The textile industry is a case in point. A chinese friend of mine tells me there are about 15,000 undocumented chinese workers in the Barcelona industrial belt. She knows this because she is asked by the courts to work as an interpreter whenever one of the workers has problems with the law. Note that these problems NEVER relate to work. Here there is no control.

Roughly the same is true of a Pakistani community of about 10,000 just off Las Ramblas. We have numbers for all this since the current spanish law gives undocumented workers access to health (for everyone) and education (for children) if you register with the town hall.

I have been studying the same process with the arrival of Bulgarian workers in rural Spain.

http://www.edwardhugh.net/bulgaria.html

It was fashionable in the 80’s in the UK to talk of de-industrialisation. In the case of Bulgaria this has taken a new twist. What we have are highly educated people – schoolteachers, dentists, engineers etc. – coming to work picking peppers and oranges. The reason, in Bulgaria a schoolteacher earns 120 euros a month, while picking peppers on an undocumented basis they can earn 500 euros a month – working ten hours a day in the blazing sun.

Another important detail, this migration is also partly provoked by an important pension reform – pensions are now 50 euros a month – which means they have to come out to send money home. Look out Germany!!!

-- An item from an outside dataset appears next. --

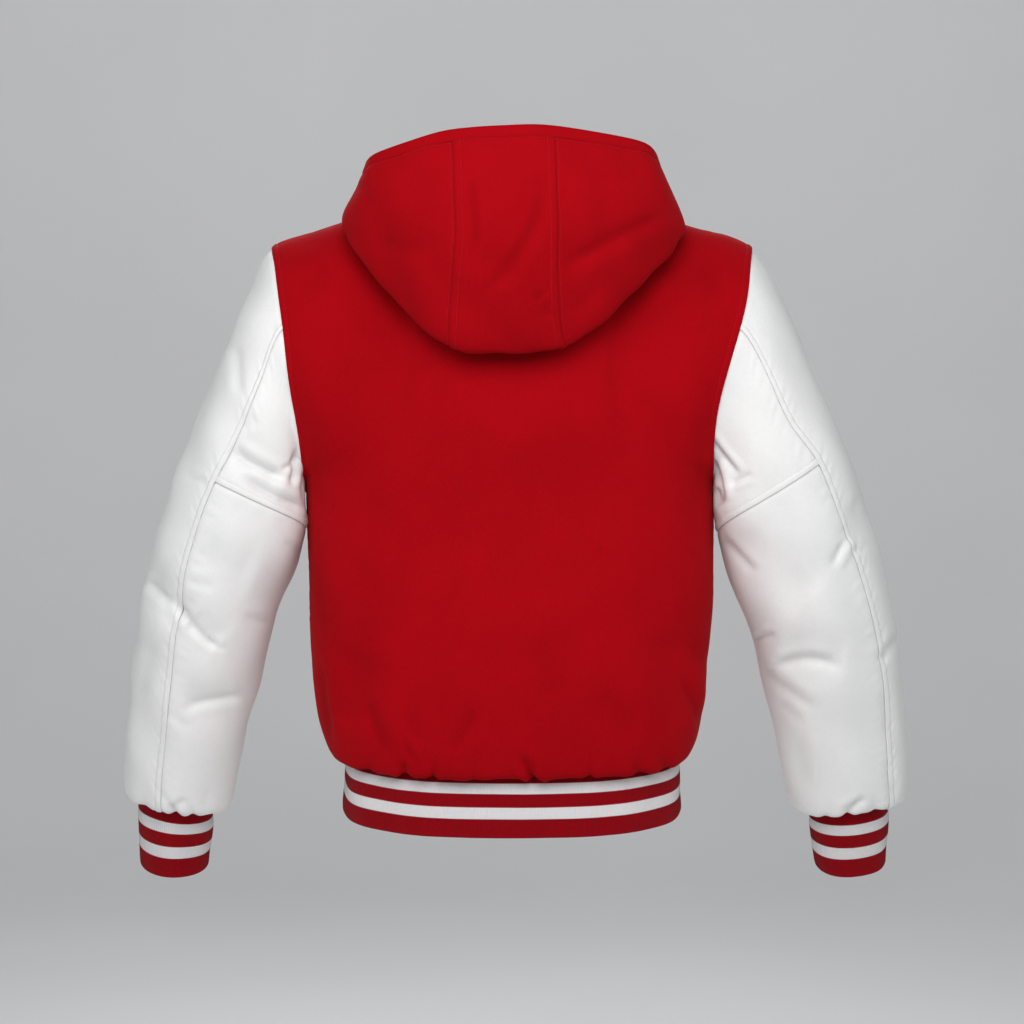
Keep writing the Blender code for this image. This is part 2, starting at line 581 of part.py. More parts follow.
def add_object(name, points, faces, slots):
    """A mesh object in the jacket's collection, with a material for each slot that it uses."""
    mesh = bpy.data.meshes.new(name)
    mesh.from_pydata([tuple(p) for p in points], [], faces)
    order = sorted(set(slots), key=slots.index)
    for slot in order:
        mesh.materials.append(material(name, slot))
    mesh.polygons.foreach_set("material_index", [order.index(slot) for slot in slots])
    mesh.polygons.foreach_set("use_smooth", [True] * len(faces))
    mesh.update()
    body = bpy.data.objects.new(name, mesh)
    jacket.objects.link(body)
    return body


def material(name, slot):
    """A plain Principled material of its own for each object."""
    colour, roughness, metallic = COLOURS[slot]
    made = bpy.data.materials.new(name + "_" + slot)
    made.use_nodes = True
    shader = made.node_tree.nodes["Principled BSDF"]
    shader.inputs["Base Color"].default_value = colour
    shader.inputs["Roughness"].default_value = roughness
    shader.inputs["Metallic"].default_value = metallic
    made.diffuse_color = colour
    return made


def snap(name, at, axis):
    """A cap snap turned round its axis, standing on the cloth."""
    profile = [(SNAP_RADIUS - 0.0004, 0.0), (SNAP_RADIUS, 0.0005), (SNAP_RADIUS, SNAP_HEIGHT - SNAP_EDGE),
               (SNAP_RADIUS - SNAP_EDGE, SNAP_HEIGHT), (SNAP_RADIUS * 0.45, SNAP_HEIGHT + 0.0004)]
    axis = Vector(axis).normalized()
    across = axis.orthogonal().normalized()
    other = axis.cross(across)
    steps = 14
    points, faces = [], []
    for radius, height in profile:
        for n in range(steps):
            turn = 2 * math.pi * n / steps
            points.append(Vector(at) + axis * height
                          + (across * math.cos(turn) + other * math.sin(turn)) * radius)
    rows = len(profile)
    for i in range(rows - 1):
        for n in range(steps):
            m = (n + 1) % steps
            faces.append((i * steps + n, i * steps + m, (i + 1) * steps + m, (i + 1) * steps + n))
    faces.append(tuple(range(steps))[::-1])
    faces.append(tuple((rows - 1) * steps + n for n in range(steps)))
    return add_object(name, points, faces, ["snap"] * len(faces))


# ================================================================ jacket
for old in list(bpy.data.objects):
    bpy.data.objects.remove(old)
jacket = bpy.data.collections.new("varsity_jacket")
bpy.context.scene.collection.children.link(jacket)

points, faces, tags = make_cloth()
points = press_creases(points, faces, tags)
points = lift_hood(points, faces, tags)
normals = point_normals(points, faces)

for panel, (slot, thickness) in PANELS.items():
    chosen = [n for n, tag in enumerate(tags) if tag[0] == panel]
    wall(panel, points, normals, [faces[n] for n in chosen], [tags[n][1] for n in chosen], thickness)

front = [face for face, (panel, _) in zip(faces, tags) if panel == "front_left"]
rib = [face for face, (panel, _) in zip(faces, tags) if panel == "hem_rib"]
for number in range(SNAP_COUNT):
    z = SNAP_TOP_Z + (SNAP_BOTTOM_Z - SNAP_TOP_Z) * number / (SNAP_COUNT - 1)
    under, thickness = (rib, RIB) if number == SNAP_COUNT - 1 else (front, WOOL)
    tree = BVHTree.FromPolygons([Vector(p) for p in points], under)
    at, normal, _, _ = tree.ray_cast(Vector((0, -0.5, z)), Vector((0, 1, 0)))
    normal = normal if normal.y < 0 else -normal
    snap("snap_%d" % (number + 1), at + normal * (thickness / 2 + 0.0004), normal)
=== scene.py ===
# %% [markdown]
# # A hooded varsity jacket
# The jacket is wool in the body and the hood, leather in the sleeves, and striped rib knit at the hem and the
# cuffs. It is filled out as if worn, with its hood lying down the back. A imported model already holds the
# solids. This lesson dresses them: it repeats the same sections at a finer spacing, cuts them into the same
# panels, and adds seams, creases, stitches, ribs and cloth. Loading the fixed model comes first, so that
# every piece can be set against it.

# %% Load the fixed model
import math

import bmesh
import bpy
import numpy as np
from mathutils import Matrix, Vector
from mathutils.bvhtree import BVHTree


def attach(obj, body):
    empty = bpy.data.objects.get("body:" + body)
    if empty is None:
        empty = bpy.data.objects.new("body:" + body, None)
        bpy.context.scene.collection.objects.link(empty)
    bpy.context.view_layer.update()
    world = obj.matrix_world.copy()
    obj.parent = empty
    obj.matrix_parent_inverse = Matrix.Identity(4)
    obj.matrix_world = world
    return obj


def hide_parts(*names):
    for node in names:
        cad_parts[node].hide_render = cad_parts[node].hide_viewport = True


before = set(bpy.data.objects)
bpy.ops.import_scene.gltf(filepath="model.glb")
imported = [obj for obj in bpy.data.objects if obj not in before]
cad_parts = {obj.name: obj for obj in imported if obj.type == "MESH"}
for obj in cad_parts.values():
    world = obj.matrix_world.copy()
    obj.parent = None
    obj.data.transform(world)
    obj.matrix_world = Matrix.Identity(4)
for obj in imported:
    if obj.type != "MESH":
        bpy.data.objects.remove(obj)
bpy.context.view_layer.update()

# %% [markdown]
# ## Camera, floor and light
# A garment is best shown from a few metres away with a long lens, which keeps its outline true. The camera
# looks level at the back. A round cove, a floor that bends up into a wall, gives the same plain ground from
# every side, which a flat backdrop would not.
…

What seems to me to be important is to understand that this process is not simply incidental. Krugman recently asked why indentured servitude was not being re-intoduced, I argued here:

http://bonoboathome.blogspot.com/2003_06_01_bonoboathome_archive.html#200379589

that it effectively already has been. One of my blog readers astutely made the point that in the absence of a gold standard, what we effectively have – via the globalisation of labour market reforms – is a ‘labour standard’. And we are about to make all the same mistakes as were made in the inter-war years with gold.